The Our Emblem horse's fertility seems to be fairly good, Tokutake noted, because about 30 of his mares this year are in foal. Despite the troublesome and time-consuming methods that War Emblem's breeding sessions require, the farm has no plans to drop the stallion from its roster.

War Emblem's first crop, born this year, consists of four foals, and Tokutake indicated the farm might sell two of those.

"The foals are, in general, good foals," he said, "and we are happy with them."

Tokutake declined to identify any of the mares War Emblem has covered in 2004, saying, "They are all mares he liked. He selected them, and there is not much else to say about them."

Salmonella outbreak closes equine hospital

The University of Pennsylvania's New Bolton Center equine hospital in East Marlborough, Pa., has closed due to a salmonella outbreak, according to a report in The Kennett Paper in nearby Kennett Square, Pa.

Hospital officials expect the clinic, regarded as one of the world's leading equine clinics, to remain closed for six or seven weeks, the report said. The New Bolton Center is referring horse owners to other veterinarians in the area while the clinic undergoes decontamination.

The salmonella bacteria, best known among humans as a cause of food poisoning, can cause a number of illnesses in horses, including potentially life-threatening diarrhea. The bacteria occurs in the intestine, and horses can shed it in their manure. It can affect both animals and humans.
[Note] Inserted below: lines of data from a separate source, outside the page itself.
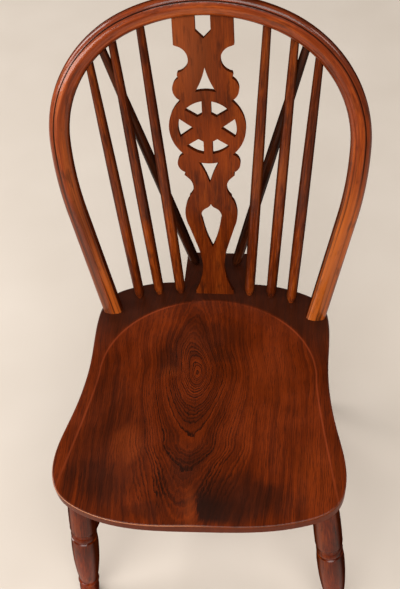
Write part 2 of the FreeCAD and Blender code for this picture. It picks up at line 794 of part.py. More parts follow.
floor = doc.addObject("Part::Box", "floor")
floor.Length, floor.Width, floor.Height = 700, 900, 60
floor.Placement = Placement(Vector(-350, -450, -60), Rotation())


def leg_ends(side, row):
    """The leg's axis: where it stands on the floor, and where it meets the underside of the seat."""
    foot = at_seat(side * size(f"leg_{row}_foot_x"), size(f"leg_{row}_foot_y"))
    foot.z = 0
    top = at_seat(side * size(f"leg_{row}_top_x"), size(f"leg_{row}_top_y"), -size("seat_thick"))
    return foot, top


def up_leg(side, row, height):
    """The point of a leg's axis at a height along it."""
    foot, top = leg_ends(side, row)
    return foot + (top - foot).normalize() * height


def side_stretcher(side_name, side):
    """A stretcher from the front leg to the back leg, its tips at the middle of each leg."""
    front, back = (up_leg(side, row, size("stretcher_height")) for row in ("front", "back"))
    stretcher = turned(f"stretcher_{side_name}_turned", side_stretcher_stations((back - front).Length))
    stretcher.Placement = along(front, back)
    return stretcher, (front + back) * 0.5


side_stretchers = {}
middles = []
for side_name, side in SIDES:
    side_stretchers[side_name], middle = side_stretcher(side_name, side)
    middles.append(middle)

cross_length = (middles[1] - middles[0]).Length
cross = turned("stretcher_cross", cross_stretcher_stations(cross_length))
cross.Placement = along(*middles)

for side_name, stretcher in side_stretchers.items():
    label(cut(stretcher, cross, f"stretcher_{side_name}_bored"), f"stretcher_{side_name}")

legs = []
for side_name, side in SIDES:
    for row in ("front", "back"):
        foot, top = leg_ends(side, row)
        name = f"leg_{row}_{side_name}"
        leg = turned(f"{name}_turned", leg_stations(f"{(top - foot).Length:.2f}"))
        leg.Placement = along(foot, top)
        level = cut(leg, floor, f"{name}_level")
        legs.append(label(cut(level, side_stretchers[side_name], f"{name}_bored"), name))

# Sockets

hoop_slotted = cut(hoop_whole, group([splat] + sticks, "hoop_fittings"), "hoop_slotted")
hoop = label(cut(hoop_slotted, hoop_wedges, "hoop_wedged"), "hoop")

seat_fittings = group([hoop_whole, splat] + sticks + legs, "seat_fittings")
seat = label(cut(blank, seat_fittings, "seat_bored"), "seat")

doc.recompute()

NODES = ["seat", "hoop", "hoop_wedges", "splat"]
NODES += [stick.Label for stick in sticks]
NODES += [f"leg_{row}_{side}" for row in ("front", "back") for side in ("left", "right")]
NODES += ["stretcher_left", "stretcher_right", "stretcher_cross"]

failed = [f"{item.Label} {item.State}" for item in doc.Objects
          if "Invalid" in item.State or "Error" in item.State]
if failed:
    raise RuntimeError("did not compute: " + ", ".join(failed))

os.makedirs("parts", exist_ok=True)
for name in NODES:
    piece = doc.getObjectsByLabel(name)[0]
    if piece.Shape.isNull() or not piece.Shape.isValid():
        raise RuntimeError(f"{name} has no valid shape")
    piece.Shape.exportStep(f"parts/{name}.step")
    box = piece.Shape.BoundBox
    print(f"{name}: {len(piece.Shape.Solids)} solid(s), {piece.Shape.Volume / 1000:.1f} cm3, "
          f"z {box.ZMin:.1f} to {box.ZMax:.1f}")
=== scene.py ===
import math
import bpy
from mathutils import Matrix, Vector


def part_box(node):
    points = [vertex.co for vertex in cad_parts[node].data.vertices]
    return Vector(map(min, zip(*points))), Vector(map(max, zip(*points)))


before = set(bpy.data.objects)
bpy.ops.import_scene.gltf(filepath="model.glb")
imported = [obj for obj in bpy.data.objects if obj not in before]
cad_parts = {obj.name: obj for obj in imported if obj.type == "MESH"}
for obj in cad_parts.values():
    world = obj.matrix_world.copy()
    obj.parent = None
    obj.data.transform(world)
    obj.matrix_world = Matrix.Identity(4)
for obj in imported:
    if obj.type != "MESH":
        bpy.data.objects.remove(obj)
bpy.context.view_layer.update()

MM = 0.001

# Places on the chair are given in millimetres from the seat's datum, the point on the flat of the seat
# where the front face of the splat stands. X runs to the right as seen from the front, and Y to the back.
DATUM = Vector((0, 0.1413, 0.435))


def at_seat(x, y, z):
    """A point given in millimetres from the seat's datum, in the row frame."""
    return DATUM + Vector((x, y, z)) * MM


# Materials

# The colour sockets of Blender's Mix node, by their numbers
MIX_SHARE, MIX_FIRST, MIX_SECOND, MIX_RESULT = 0, 6, 7, 2

# The way a noise pattern is moved for each unit of its seed
SEED_WAY = (1.0, 1.7, 0.6)

WAX_IOR = 1.45
COAT_ROUGHNESS = 0.1


def paint(red, green, blue):
    """An sRGB colour, given from 0 to 255, as the linear one that Blender mixes."""
    def linear(value):
        share = value / 255
        return share / 12.92 if share <= 0.04045 else ((share + 0.055) / 1.055) ** 2.4
    return (linear(red), linear(green), linear(blue), 1.0)


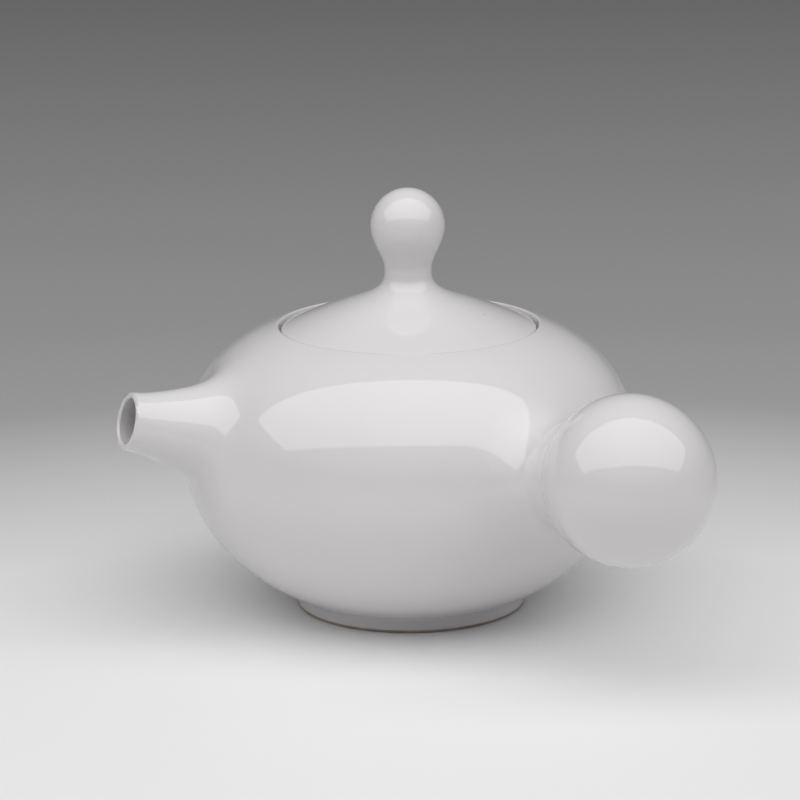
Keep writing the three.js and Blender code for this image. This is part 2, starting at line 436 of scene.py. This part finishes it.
def makePot():
    points, faces = skinMesh()
    piece = facingOut(plainObject("pot_body_spout_handle", (points * mm).tolist(), faces.tolist()))
    print("skin", len(points), "points")
    lip = bowl["seatRadius"] + 0.3
    hollow = [(0, bowl["floor"])] + bowlCurve(60, bowl["floor"], bowl["under"], bowl["wall"])
    hollow += [(bowl["throat"], bowl["under"]), (bowl["throat"], bowl["seat"]), (bowl["seatRadius"], bowl["seat"])]
    hollow += steps(8, 0, math.pi / 2, lambda t: (lip - 0.3 * math.cos(t), bowl["rim"] - 0.3 + 0.3 * math.sin(t)))
    hollow += [(60, bowl["rim"] + 0.02), (60, 100), (0, 100)]
    cutAway(piece, facingOut(turned("mouthCut", hollow, potAxis, 256)))
    cutAway(piece, facingOut(turned("footCut", [(0, -20), (70, -20), (70, bowl["foot"]), (0, bowl["foot"])], potAxis, 128)))
    bore = lambda s: (spout["bore"] + spout["growth"] * (max(s, 0) / spout["span"]) ** spout["borePower"], -s)
    channel = [(0, 5), (spout["bore"] + 1.2, 5)]
    channel += steps(10, math.pi / 2, 0, lambda t: (spout["bore"] + 0.75 * (1 - math.cos(t)), -0.75 * (1 - math.sin(t))))
    channel += steps(30, 0.8, 29, bore) + [(0, -29)]
    cutAway(piece, facingOut(turned("boreCut", channel, spoutPlace(), 160)))
    piece.data.shade_smooth()
    piece.data.set_sharp_from_angle(angle=math.radians(32))
    piece.data.materials.clear()
    finishPiece(piece, glazeMaterial, "glazed_porcelain", "pot", "pot_body", "spout", "handle_neck", "handle_ball")


lid = {
    "radius": 36.7, "edge": 2.0, "wall": 3.2, "peak": 95.32, "slope": 0.279, "bend": 0.00255, "base": 14,
    "hollow": 26.5, "flangeOuter": 29.9, "flangeInner": 26.9, "flangeDepth": 5.7, "steam": 1.3, "steamReach": 22, "roll": 1.7,
    "waist": 6.75, "waistHeight": 98.78, "ball": 10.65, "ballHeight": 111.38, "sweep": 3.1, "blend": 0.88,
}


def makeLid():
    seat = bowl["seat"]
    dome = lambda r: lid["peak"] - lid["slope"] * r - lid["bend"] * r ** 2
    foot = dome(lid["base"])
    profile = [(0, foot - lid["wall"])]
    profile += steps(20, lid["base"], lid["hollow"], lambda r: (r, dome(r) - lid["wall"]))
    profile += [(lid["hollow"], seat), (lid["radius"], seat)]
    roll = lid["roll"]
    lean = math.atan(lid["slope"] + 2 * lid["bend"] * (lid["radius"] - roll))
    corner = lid["radius"] - roll
    start = corner + roll * math.sin(lean)
    profile += steps(14, 0, math.pi / 2 - lean,
                     lambda t: (corner + roll * math.cos(t), dome(start) - roll * math.cos(lean) + roll * math.sin(t)))
    profile += steps(60, start - 0.4, lid["base"], lambda r: (r, dome(r)))
    profile += steps(34, 0.02, 1, lambda t: (lid["waist"] + (lid["base"] - lid["waist"]) * (1 - t) ** lid["sweep"],
                                             foot + (lid["waistHeight"] - foot) * t))
    profile += steps(40, 0.02, 1, lambda t: (
        lid["waist"] + (lid["ball"] - lid["waist"]) * (1 - math.cos(math.pi * t ** lid["blend"])) / 2,
        lid["waistHeight"] + (lid["ballHeight"] - lid["waistHeight"]) * t))
    profile += steps(40, 0.03, math.pi / 2,
                     lambda t: (lid["ball"] * math.cos(t) if t < 1.5707 else 0, lid["ballHeight"] + lid["ball"] * math.sin(t)))
    piece = facingOut(turned("lid_dome_and_knob", profile, potAxis, 256))
    hole = [(0, -8), (lid["steam"], -8), (lid["steam"], -0.1), (lid["steam"] + 0.5, 0.35), (lid["steam"] + 0.5, 4), (0, 4)]
    where = potAxis @ Matrix.Translation((0, lid["steamReach"] * mm, dome(lid["steamReach"]) * mm))
    cutAway(piece, facingOut(turned("steamCut", hole, where, 48)))
    piece.data.shade_smooth()
    piece.data.set_sharp_from_angle(angle=math.radians(35))
    piece.data.materials.clear()
    finishPiece(piece, glazeMaterial, "glazed_porcelain", "lid", "lid_cover", "lid_knob")

    i, o, low = lid["flangeInner"], lid["flangeOuter"], seat - lid["flangeDepth"]
    ring = [(i, seat), (i, low + 0.8), (i + 0.8, low), (o - 0.8, low), (o, low + 0.8), (o, seat)]
    piece = turned("lid_locating_ring", ring, potAxis, 192, loop=True)
    finishPiece(piece, glazeMaterial, "glazed_porcelain", "lid", "lid_flange")


makePot()
makeFoot()
makeLid()
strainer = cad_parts["strainer"]
strainer.data.materials.clear()
strainer.data.materials.append(glazeMaterial)
print("pieces made")

studio = {
    "floorSize": 8.0, "world": (0.80, 0.80, 0.82, 1), "worldStrength": 0.10, "paintedLightReach": 1.6,
    # floor colour stops: a painted pool of light, pale near the pot and darker further off where the softbox light
    # would fall away
    "floorPaintedLightStops": [(0.125, (0.86, 0.86, 0.86, 1)), (0.1625, (0.70, 0.70, 0.70, 1)), (0.2375, (0.42, 0.42, 0.42, 1)),
                   (0.3125, (0.40, 0.40, 0.40, 1)), (0.86, (0.46, 0.46, 0.46, 1))],
    "paintedLightShift": 0.13,
    "azimuth": -22.0, "elevation": 14.0, "distance": 1.1, "lens": 172.0, "aimHeight": 0.060, "aimRight": -0.0027,
    "roll": 0.6,
}


def makeFloor():
    mesh = bpy.data.meshes.new("studio_floor")
    n, half = 24, studio["floorSize"] / 2
    points = [(-half + 2 * half * i / n, -half + 2 * half * j / n, 0) for j in range(n + 1) for i in range(n + 1)]
    faces = [(j * (n + 1) + i, j * (n + 1) + i + 1, (j + 1) * (n + 1) + i + 1, (j + 1) * (n + 1) + i)
             for j in range(n) for i in range(n)]
    mesh.from_pydata(points, [], faces)
    floor = bpy.data.objects.new("studio_floor", mesh)
    bpy.context.scene.collection.objects.link(floor)
    made = Finish("floorPaintedLightPool")
    # painted light: the floor colour is pale around a point just in front of the pot and greys with distance, a painted
    # pool of softbox light and its falloff
    place = made.node("ShaderNodeTexCoord", out=3)
    turn, shift = math.radians(studio["azimuth"]), studio["paintedLightShift"]
    paintedLightMiddle = (axisX + shift * math.sin(turn), axisY - shift * math.cos(turn), 0)
    away = made.node("ShaderNodeVectorMath", {"operation": "DISTANCE"}, {0: place, 1: paintedLightMiddle}, out=1)
    colour = made.node("ShaderNodeValToRGB", {"stops": studio["floorPaintedLightStops"]}, {"Fac": away * (1 / studio["paintedLightReach"])})
    made.feed("Base Color", colour)
    made.feed("Roughness", 0.6)
    floor.data.materials.append(made.material)


def softbox(name, azimuth, elevation, distance, width, height, power):
    light = bpy.data.lights.new(name, "AREA")
    light.shape = "RECTANGLE"
    light.size, light.size_y, light.energy = width, height, power
    a, e = math.radians(azimuth), math.radians(elevation)
    back = Vector((math.sin(a) * math.cos(e), -math.cos(a) * math.cos(e), math.sin(e)))
    made = bpy.data.objects.new(name, light)
    made.location = Vector((axisX, axisY, 0.06)) + back * distance
    made.rotation_euler = back.to_track_quat("Z", "Y").to_euler()
    bpy.context.scene.collection.objects.link(made)


def makeCamera():
    a, e, r = (math.radians(studio[k]) for k in ("azimuth", "elevation", "roll"))
    back = Vector((math.sin(a) * math.cos(e), -math.cos(a) * math.cos(e), math.sin(e)))
    right = Vector((math.cos(a), math.sin(a), 0))
    up = back.cross(right)
    rolledUp = up * math.cos(r) + right * math.sin(r)
    rolledRight = right * math.cos(r) - up * math.sin(r)
    aim = Vector((axisX, axisY, studio["aimHeight"])) + right * studio["aimRight"]
    data = bpy.data.cameras.new("view")
    data.lens = studio["lens"]
    data.sensor_width = 36
    data.clip_start, data.clip_end = 0.01, 50
    camera = bpy.data.objects.new("view", data)
    spot = aim + back * studio["distance"]
    turn = Matrix((rolledRight, rolledUp, back)).transposed().to_4x4()
    camera.matrix_world = Matrix.Translation(spot) @ turn
    bpy.context.scene.collection.objects.link(camera)
    bpy.context.scene.camera = camera


def makeWorld():
    world = bpy.data.worlds.new("studio")
    world.use_nodes = True
    background = world.node_tree.nodes["Background"]
    background.inputs["Color"].default_value = studio["world"]
    background.inputs["Strength"].default_value = studio["worldStrength"]
    bpy.context.scene.world = world
    bpy.context.scene.view_settings.view_transform = "Standard"


makeFloor()
makeWorld()
softbox("overhead_box", -22, 66, 0.95, 4.4, 1.3, 30.5)
makeCamera()
print("studio made")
New Bolton officials believe this outbreak started with an unknown past case at the clinic, and part of their work during the hospital's closure will be to find the outbreak's point of origin.

Cicada swarm! Actually, it's not that scary

Entomologists have alerted residents of the eastern United States to expect a major infestation of cicadas this summer, but University of Kentucky insect specialists say the cyclical large-scale hatching should not cause problems for horses or other livestock.

"Myth and rumor to the contrary, cicadas are not poisonous and do not sting or bite," said Lee Townsend, an entomologist at UK. "Consequently, they pose no direct threat to the health and well-being of livestock or humans."

The cicada populations will be heaviest in wooded areas, and horses stabled near such areas might grow disturbed by the noise and flying activities of the cicadas. But there is little danger beyond that, according to the UK Cooperative Extension Service, and the infestation should be short lived.

The bug in question is the periodical cicada, which has clear wings and large red eyes. The cicada emerges only once every 17 years.

The particular brood emerging now, known as Brood X, includes three species of cicadas and is renowned for its vast size. Billions of the bugs are expected to emerge as part of Brood X, but the infestation is brief. The emergence usually occurs in May and June and lasts only about a month.